A preliminary report released Tuesday by the National Transportation and Safety Board showed that there were no “abnormalities” in the harness used in a rescue mission that left one Las Vegas police officer dead.

David VanBuskirk, 36, fell to his death last week after rescuing a hiker at Mount Charleston near Mary Jane Falls.

The search and rescue team flew out shortly before 10 p.m. in a Bell HH-1H helicopter with a crew of five people, according to the report.

“The operator reported that during a night time rescue operation, while hoisting a civilian hiker and a rescue officer off the side of the mountain, the rescue officer fell to his death,” the report read. “The civilian hiker was recovered to the helicopter by use of the helicopter hoist without injury.”

The post-accident report also reported no problems with the boom and winch assemblies.
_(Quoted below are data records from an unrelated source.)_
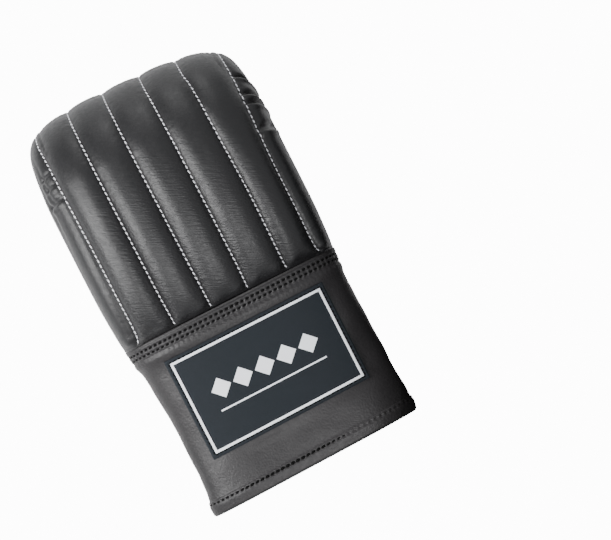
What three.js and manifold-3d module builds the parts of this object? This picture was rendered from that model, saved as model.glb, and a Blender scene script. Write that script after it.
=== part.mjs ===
// A left-hand bag glove that lies palm down: a mitten for punch bags with a channelled foam pad over the
// back of the hand, a rolled finger end, a leather palm with a sewn-on thumb, and an elastic wrist.
// Millimetres. X runs across the hand with the thumb at +X, Y from the wrist hem to the finger end, Z up.
// While it is modelled, Y is 0 at the hem. The last lines move the origin to the middle of the footprint.
import * as THREE from "three";
import Module from "manifold-3d";

const wasm = await Module();
wasm.setup();

// Driving sizes
const gloveLength = 248;
const gloveHeight = 72;
const padWidth = 138;
const cuffWidth = 129;
const cuffLength = 107;
const foamThickness = 24;
const sideFoamThickness = 9;
const channelDepth = 4.5;
const channelCount = 5;
const cuffWall = 3;
const palmLeather = 2;
const flapLeather = 1.6;
const thumbLeather = 1.8;
const rollReach = 41;
const rollInset = 7;
const gussetWidth = 10;
const thumbWidth = 54;
const thumbTipGap = 10;
const thumbHeelGap = 2.8;
const thumbSideGap = 0.8;
const thumbSeamWidth = 2;
const thumbLeanDegrees = 13;
const elasticWidth = 40;
const elasticThickness = 1.4;
const elasticHeight = 45;
const elasticSquash = 0.15;
const labelWidth = 102;
const labelLength = 62.5;
const labelThickness = 0.9;
const labelSeamDistance = 14.5;
const labelOffset = 1.5;
const slitOffset = -4.6;
const slitOverlap = 19;
const flapTopMargin = 6;
const flapTopLap = 4;
const flapCornerRise = 9;
const flapCornerWidth = 21;
const flapHemHeight = 8.5;
const palmHemHeight = 4.5;
const goreLength = 24;
const goreWidth = 11;
const goreThickness = 1.1;
const hemWidth = 9;
const hemSwell = 1;
const fingerEndSkew = 4;
const hemSkew = 3;
const sewnGap = 0.3;
const laidGap = 0.5;

// Places along the glove, from the hem, that follow from them
const flapTopHeight = elasticHeight + elasticWidth + flapTopMargin;
const palmSeamHeight = gloveLength - rollReach - gussetWidth;
const rollWidth = padWidth - 2 * rollInset;
const padLength = gloveLength - cuffLength;
const wristLayers = laidGap + flapLeather + laidGap / 2 + elasticThickness;

// Leather roundness: exponents of the half-ovals that the cross-sections are made of
const padRound = 3.2;
const padLiningRound = 2.6;
const cuffRound = 2.6;
const palmRound = 4.5;

const clamp = (value, low, high) => Math.min(high, Math.max(low, value));
const mix = (a, b, share) => a + (b - a) * share;

// A smooth curve through one column of a table whose rows are placed by their "at", that never
// overshoots a row
function track(rows, column) {
  const slopes = rows.slice(1).map((row, i) => (
    (row[column] - rows[i][column]) / (row.at - rows[i].at)
  ));
  const tangents = rows.map((row, i) => {
    const before = slopes[Math.max(0, i - 1)];
    const after = slopes[Math.min(slopes.length - 1, i)];
    return before * after <= 0 ? 0 : (2 * before * after) / (before + after);
  });
  return (at) => {
    const place = clamp(at, rows[0].at, rows[rows.length - 1].at);
    let i = 0;
    while (i < rows.length - 2 && place > rows[i + 1].at) i += 1;
    const span = rows[i + 1].at - rows[i].at;
    const t = (place - rows[i].at) / span;
    const rise = (1 - t) * (1 - t) * t * span;
    const fall = (1 - t) * t * t * span;
    const blend = t * t * (3 - 2 * t);
    return mix(rows[i][column], rows[i + 1][column], blend) + rise * tangents[i] - fall * tangents[i + 1];
  };
}

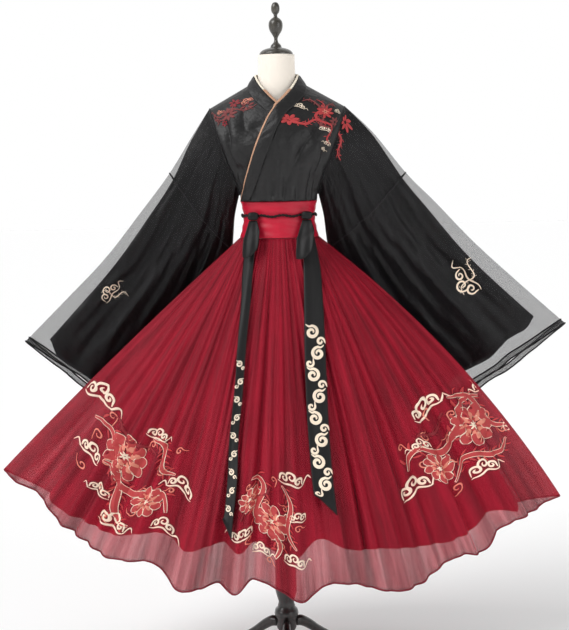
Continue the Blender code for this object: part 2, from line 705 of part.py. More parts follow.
# Ties: a knot, a hanging loop and a long tail on each side
TIE = {
    # knot x, loop half width, loop length, tail rows
    "left": (-0.075, 0.024, 0.112),
    "right": (0.079, 0.026, 0.118),
}
TAIL = {
    "left": [
        # height, distance across, half width
        (1.340, -0.0750, 0.0105), (1.280, -0.0800, 0.0130),
        (1.217, -0.0900, 0.0150), (1.096, -0.1000, 0.0135),
        (1.007, -0.1100, 0.0125), (0.857, -0.1230, 0.0120),
        (0.747, -0.1360, 0.0125), (0.621, -0.1440, 0.0135),
        (0.488, -0.1600, 0.0120),
    ],
    "right": [
        (1.340, 0.0790, 0.0105), (1.280, 0.0840, 0.0170),
        (1.214, 0.0900, 0.0230), (1.092, 0.0930, 0.0275),
        (1.003, 0.0935, 0.0295), (0.873, 0.0950, 0.0300),
        (0.702, 0.1010, 0.0290), (0.573, 0.1120, 0.0290),
        (0.548, 0.1160, 0.0290),
    ],
}
TAIL_STEPS = 17


def front_base(x, s):
    """The front skirt's smooth surface at a distance across and a share."""
    lo, hi = 0.0, float(COLS)
    for _ in range(40):
        mid = (lo + hi) / 2
        if skirt(mid, s, waves=0.0)[0] < x:
            lo = mid
        else:
            hi = mid
    return skirt((lo + hi) / 2, s, waves=0.0)


def tie_base(x, z):
    """The surface that a tie lies on: band above, skirt below."""
    if z > SKIRT_TOP_Z - 0.004:
        half = table(BAND, 1, max(z, BAND_LOW_Z)) + WALL_BAND
        front = table(BAND, 2, max(z, BAND_LOW_Z)) + WALL_BAND
        c = math.sqrt(max(0.0, 1 - (x / half) ** 2))
        return -front * c
    lo, hi = 0.0, 1.0
    for _ in range(40):
        mid = (lo + hi) / 2
        if front_base(x, mid)[2] > z:
            lo = mid
        else:
            hi = mid
    s = (lo + hi) / 2
    return front_base(x, s)[1] - 0.0040 - 0.0165 * s ** 0.75


for hand, (x0, half, length) in TIE.items():
    side = -1 if hand == "left" else 1
    xi = x0 - side * 0.017
    y0 = tie_base(xi, WAIST_Z) + 0.0027
    # knot: a short padded ring of ribbon
    knot = []
    for dz, grow in ((-0.012, 0.78), (-0.006, 0.97), (0.006, 1.0),
                     (0.012, 0.80)):
        ring = []
        for j in range(12):
            a = 2 * math.pi * j / 12
            ring.append((x0 + 0.0150 * grow * math.cos(a),
                         y0 - 0.0100 + 0.0085 * grow * math.sin(a),
                         WAIST_Z + dz))
        knot.append(ring)
    sheet(f"knot_{hand}", knot, "black_cord", WALL_TIE, True,
          (x0, y0 - 0.0100, WAIST_Z))
    # tail: from the knot down the band and the front of the skirt
    tail = []
    rows = TAIL[hand]
    first, last = WAIST_Z - 0.0128, rows[-1][0]
    for i in range(TAIL_STEPS):
        t = i / (TAIL_STEPS - 1)
        z = first + (last - first) * t
        x = table(rows[::-1], 1, z)
        wide = table(rows[::-1], 2, z)
        row = []
        for w in (-1.0, 0.0, 1.0):
            deep = min(tie_base(x + w * wide, z), tie_base(x, z) + 0.010)
            low = 0.006 * max(0.0, (0.9 - z) / 0.35)
            near = max(0.0, 1 - (first - z) / 0.045)
            lie = deep - 0.0009 - 0.0021 * min(t / 0.12, 1.0) - low
            lie -= 0.002 * (1 - abs(w)) * min(t / 0.12, 1.0)
            row.append(np.array((x + w * wide,
                                 lie * (1 - near) + (y0 - 0.0042) * near,
                                 z)))
        if i == TAIL_STEPS - 1:
            row[0][2] += 0.040
            row[2][2] -= 0.020
            row[1][2] += 0.008
        tail.append(row)
    sheet(f"tail_{hand}", tail, "black_cord", WALL_TIE, facing=(0, 0.3, 0.9))
    # loop: down in front of the tail, round and up again behind
    loop = []
    steps = 11
    for i in range(steps):
        a = math.pi * i / (steps - 1)
        drop = math.sin(a) ** 0.8 * length
        under = min(drop / 0.05, 1.0)
        forth = (0.0045 + 0.0035 * under) * math.cos(a)
        z = WAIST_Z - 0.0128 - drop
        swell = 0.50 + 0.50 * min(drop / 0.045, 1.0) + 0.08 * math.sin(a)
        xs = [x0 + half * w * swell + side * 0.06 * drop
              for w in (-1.0, 0.0, 1.0)]
        deep = min(tie_base(x, z) for x in xs) - 0.0185
        deep = (y0 - 0.0128) * (1 - under) + deep * under
        loop.append([(x, deep - forth, z) for x in xs])
    sheet(f"loop_{hand}", loop, "black_cord", WALL_TIE,
          facing=(x0, y0 - 0.012, WAIST_Z))
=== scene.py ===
# %% [markdown]
# # A hanfu dress on its form
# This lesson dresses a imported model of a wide-sleeved dress on a limbless
# form. The solids give every size. Each cloth solid is covered by a finer
# sheet on the same surface, with its creases, hems and stitching.

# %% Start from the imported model
import math

import bmesh
import bpy
import numpy as np
from mathutils import Matrix, Vector


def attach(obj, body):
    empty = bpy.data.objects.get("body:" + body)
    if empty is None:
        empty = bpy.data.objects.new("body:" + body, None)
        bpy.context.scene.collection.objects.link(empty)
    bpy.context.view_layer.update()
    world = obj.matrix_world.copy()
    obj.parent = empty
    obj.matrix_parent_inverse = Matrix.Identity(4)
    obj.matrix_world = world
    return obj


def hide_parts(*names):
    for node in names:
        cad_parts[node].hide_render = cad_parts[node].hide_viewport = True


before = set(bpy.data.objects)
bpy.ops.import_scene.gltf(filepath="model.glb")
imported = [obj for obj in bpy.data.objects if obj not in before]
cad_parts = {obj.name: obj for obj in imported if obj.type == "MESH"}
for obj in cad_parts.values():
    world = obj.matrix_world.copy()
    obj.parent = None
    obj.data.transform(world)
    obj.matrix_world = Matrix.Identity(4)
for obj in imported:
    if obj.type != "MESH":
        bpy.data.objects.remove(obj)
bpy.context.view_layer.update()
print("solids:", len(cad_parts))

# %% [markdown]
# ## Colours
# Dyes are easier to name in the 0 to 255 scale of a dye card. The renderer
# wants linear light, so one helper turns the first into the second.


# %% From a dye card to linear light
def dye(red, green, blue):
    out = []
    for value in (red, green, blue):
        v = value / 255
        out.append(v / 12.92 if v < 0.04045 else ((v + 0.055) / 1.055) ** 2.4)
    return (*out, 1.0)


# %% [markdown]
# ## Cloth finishes
# Woven cloth is threads over and under each other, with a soft bloom where
# loose fibres catch the light. Two crossed wave patterns on the sheet's own
# map, measured in metres, lift the threads and paint light on their tops and
# shade between them, and a slow noise makes the dye a little uneven. Chiffon
# and lining also get long streaks of painted light and shade. Sheer cloth lets
# part of the light straight through.


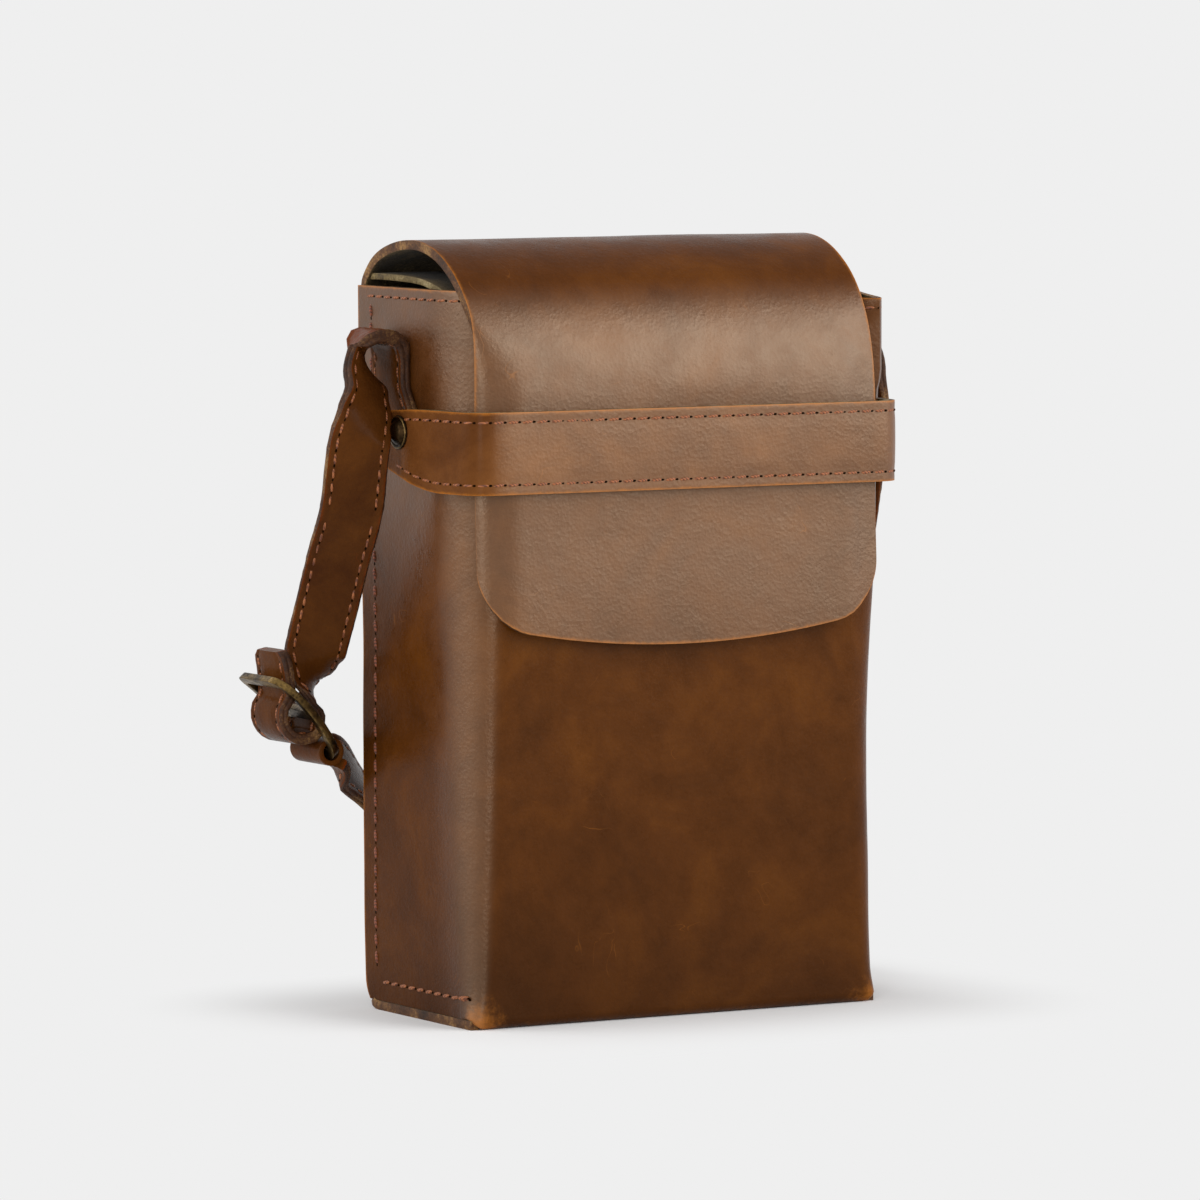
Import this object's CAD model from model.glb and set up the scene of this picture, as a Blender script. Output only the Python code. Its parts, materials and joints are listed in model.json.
"""Leather camera case: the dressed model with its materials, studio and camera.

Sizes in the classes are millimetres, apart from the bends and the studio, which are in
metres. Meshes are in metres too, in the frame of the CAD model.
"""
from __future__ import annotations

import json
import logging
import math
from dataclasses import dataclass
from enum import Enum
from functools import cached_property
from typing import Callable, Iterable, Sequence, TypeVar

import bpy
import numpy as np
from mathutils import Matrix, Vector, noise

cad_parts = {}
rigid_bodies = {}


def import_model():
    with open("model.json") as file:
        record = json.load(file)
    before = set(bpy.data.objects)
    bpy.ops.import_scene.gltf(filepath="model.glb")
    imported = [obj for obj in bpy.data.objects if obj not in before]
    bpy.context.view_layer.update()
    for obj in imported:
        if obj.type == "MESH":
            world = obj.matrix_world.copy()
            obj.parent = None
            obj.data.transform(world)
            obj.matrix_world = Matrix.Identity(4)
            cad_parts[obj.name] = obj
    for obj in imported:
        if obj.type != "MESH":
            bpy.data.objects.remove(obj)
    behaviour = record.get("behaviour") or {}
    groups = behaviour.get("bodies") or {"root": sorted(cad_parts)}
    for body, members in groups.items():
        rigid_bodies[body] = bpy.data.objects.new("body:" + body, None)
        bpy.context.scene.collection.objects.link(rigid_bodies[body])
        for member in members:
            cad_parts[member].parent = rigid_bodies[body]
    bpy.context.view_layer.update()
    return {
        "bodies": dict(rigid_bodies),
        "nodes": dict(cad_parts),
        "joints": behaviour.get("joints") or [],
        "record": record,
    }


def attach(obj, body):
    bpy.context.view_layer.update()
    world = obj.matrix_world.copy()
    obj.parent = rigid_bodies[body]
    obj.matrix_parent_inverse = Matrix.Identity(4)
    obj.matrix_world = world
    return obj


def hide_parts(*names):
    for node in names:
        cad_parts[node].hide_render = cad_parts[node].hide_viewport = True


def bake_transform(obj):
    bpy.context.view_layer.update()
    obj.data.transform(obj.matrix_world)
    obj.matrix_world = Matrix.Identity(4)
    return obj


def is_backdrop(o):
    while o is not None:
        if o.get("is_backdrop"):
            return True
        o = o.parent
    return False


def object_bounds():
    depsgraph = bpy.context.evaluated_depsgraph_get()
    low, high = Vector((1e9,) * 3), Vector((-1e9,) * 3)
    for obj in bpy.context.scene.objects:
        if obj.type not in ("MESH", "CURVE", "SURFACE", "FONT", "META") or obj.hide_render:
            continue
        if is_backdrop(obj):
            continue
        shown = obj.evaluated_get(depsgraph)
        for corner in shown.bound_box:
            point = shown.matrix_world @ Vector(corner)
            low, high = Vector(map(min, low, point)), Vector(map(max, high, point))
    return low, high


logging.basicConfig(level=logging.INFO, format="%(message)s")
log = logging.getLogger("camera_case")

MM = 0.001
WELD_MM = 0.002

Number = TypeVar("Number", float, np.ndarray)
Point = tuple[float, float, float]
Pair = tuple[float, float]
Spots = list[tuple[np.ndarray, np.ndarray]]  # points, each with a direction or a normal
Socket = bpy.types.NodeSocket
Object = bpy.types.Object
Materials = Sequence[bpy.types.Material]
Span = Pair  # where a change starts and where it is complete
Waves = tuple[Point, ...]  # height, length and seed of each wave


class Side(Enum):
    """The two sides of the case, as the sign of X."""

    LEFT = -1
    RIGHT = 1


# Numbers

def linear(code: str) -> tuple[float, float, float, float]:
    """Turn an sRGB colour of six hex digits into linear RGBA.

    Args:
        code: The colour.

    Returns:
        Red, green, blue and alpha for a shader socket.
    """
    parts = [int(code[index:index + 2], 16) / 255 for index in (0, 2, 4)]
    red, green, blue = (c / 12.92 if c <= 0.04045 else ((c + 0.055) / 1.055) ** 2.4
                        for c in parts)
    return red, green, blue, 1.0


def ease(low: float, high: float, value: float) -> float:
    """Rise smoothly from 0 at low to 1 at high."""
    share = min(max((value - low) / (high - low), 0.0), 1.0)
    return share * share * (3 - 2 * share)


def bell(value: float, middle: float, width: float) -> float:
    """Return 1 where a value is at the middle, less by a bell curve away from it."""
    return math.exp(-((value - middle) / width) ** 2)


def mix(first: Number, second: Number, share: float) -> Number:
    """Go from first to second by a share."""
    return first + (second - first) * share


def ripple(x: float, y: float, z: float, length: float, seed: float = 0.0) -> float:
    """Return smooth noise from -1 to 1 whose waves are about length millimetres long."""
    return noise.noise(Vector((x / length + seed, y / length - seed, z / length + 2 * seed)))


def relief(place: Iterable[float], waves: Waves) -> float:
    """Add up waves at a place."""
    return sum(height * ripple(*place, length, seed) for height, length, seed in waves)


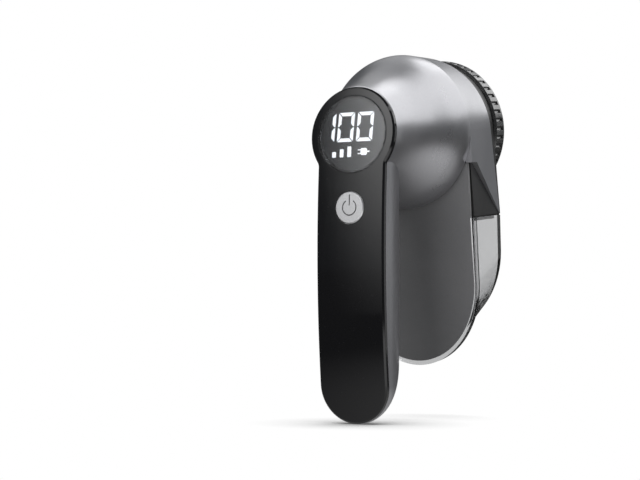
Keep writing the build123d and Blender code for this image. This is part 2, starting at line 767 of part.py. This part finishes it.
with BuildPart() as bin_rear_panel:
    add(panel_form.part)
    with BuildSketch(head.offset(30)):
        Circle(neck_r + 0.3)
    extrude(amount=30, mode=Mode.SUBTRACT)
bin_rear_panel.part.label = "bin_rear_panel"
export_step(bin_rear_panel.part, "parts/bin_rear_panel.step")
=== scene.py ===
import json
from math import cos, pi, radians, sin

import bpy
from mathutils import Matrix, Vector

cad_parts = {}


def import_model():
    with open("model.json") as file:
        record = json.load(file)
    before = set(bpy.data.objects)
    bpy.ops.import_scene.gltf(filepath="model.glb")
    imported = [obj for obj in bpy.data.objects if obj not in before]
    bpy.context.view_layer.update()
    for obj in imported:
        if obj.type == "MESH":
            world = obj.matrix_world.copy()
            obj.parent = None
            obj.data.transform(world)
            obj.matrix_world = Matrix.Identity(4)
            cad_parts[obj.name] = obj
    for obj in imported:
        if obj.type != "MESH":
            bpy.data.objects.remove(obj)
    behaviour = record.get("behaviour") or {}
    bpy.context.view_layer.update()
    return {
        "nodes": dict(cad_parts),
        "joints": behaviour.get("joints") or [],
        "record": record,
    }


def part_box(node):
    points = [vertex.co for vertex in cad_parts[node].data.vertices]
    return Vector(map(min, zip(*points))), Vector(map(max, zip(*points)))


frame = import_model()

MM = 0.001
nodes = frame["nodes"]

# ---- the head's own directions, read from the joints -----------------------------------------------------
joints = {j["name"]: j for j in frame["joints"]}
axis = Vector(joints["cutter_spin"]["axis"]).normalized()      # from the display toward the foil
hub = Vector(joints["cutter_spin"]["pos_m"])                   # the display's centre
press = Vector(joints["power_press"]["axis"]).normalized()     # into the handle, square to the button's face
tilt = axis.angle(Vector((0, 1, 0)))

# ---- camera ------------------------------------------------------------------------------------------------
CAMERA_AZIMUTH = 29.5
CAMERA_ELEVATION = -2.2
CAMERA_DISTANCE = 0.827
CAMERA_LENS = 109.8
AIM = Vector((0, 25.5, 83.7)) * MM         # a point inside the shaver, between handle and head
AIM_RIGHT, AIM_UP = 30.1 * MM, 7.5 * MM    # how far right of and above the picture's centre it stands


def toward(azimuth, elevation):
    """Direction from the shaver: azimuth 0 is in front of the display, 90 is to its right."""
    az, el = radians(azimuth), radians(elevation)
    return Vector((sin(az) * cos(el), -cos(az) * cos(el), sin(el)))


def camera():
    az = radians(CAMERA_AZIMUTH)
    back = toward(CAMERA_AZIMUTH, CAMERA_ELEVATION)
    right = Vector((cos(az), sin(az), 0))
    up = back.cross(right)
    data = bpy.data.cameras.new("view")
    data.lens = CAMERA_LENS
    data.sensor_width = 36
    data.clip_start = 0.01
    eye = bpy.data.objects.new("view", data)
    eye.location = AIM + back * CAMERA_DISTANCE
    looked_at = AIM - right * AIM_RIGHT - up * AIM_UP
    eye.rotation_euler = (looked_at - eye.location).to_track_quat("-Z", "Y").to_euler()
    bpy.context.scene.collection.objects.link(eye)
    bpy.context.scene.camera = eye


# ---- light -------------------------------------------------------------------------------------------------
LIT_POINT = Vector((0, 20, 90)) * MM       # where every softbox faces
SURROUNDINGS = 0.11                        # brightness of the room in reflections
SHADE_REACH = 35 * MM                      # how near a surface has to be to shade the floor
SHADE_DARKEST = 0.08
POOL_MIDDLE = Vector((200, -120, 0)) * MM  # the floor's lit patch, seen in reflections only
POOL_INNER, POOL_OUTER = 60 * MM, 320 * MM
POOL_BRIGHT, POOL_DIM = 1.35, 0.07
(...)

There were no other details about how VanBuskirk fell.

The Metropolitan Police Department declined comment on the report.

VanBuskirk’s funeral was Monday. The officer, who was born and raised in Las Vegas, left behind a wife and an extended family. He had no children.

Clark County Sheriff Doug Gillespie said Monday that VanBuskirk was due for a promotion. He had scored 100 percent on his written exam for the sergeant’s test.

“A life is often measured by the good will we leave behind,” Gillespie said.

“By that measure, David was exceptional.”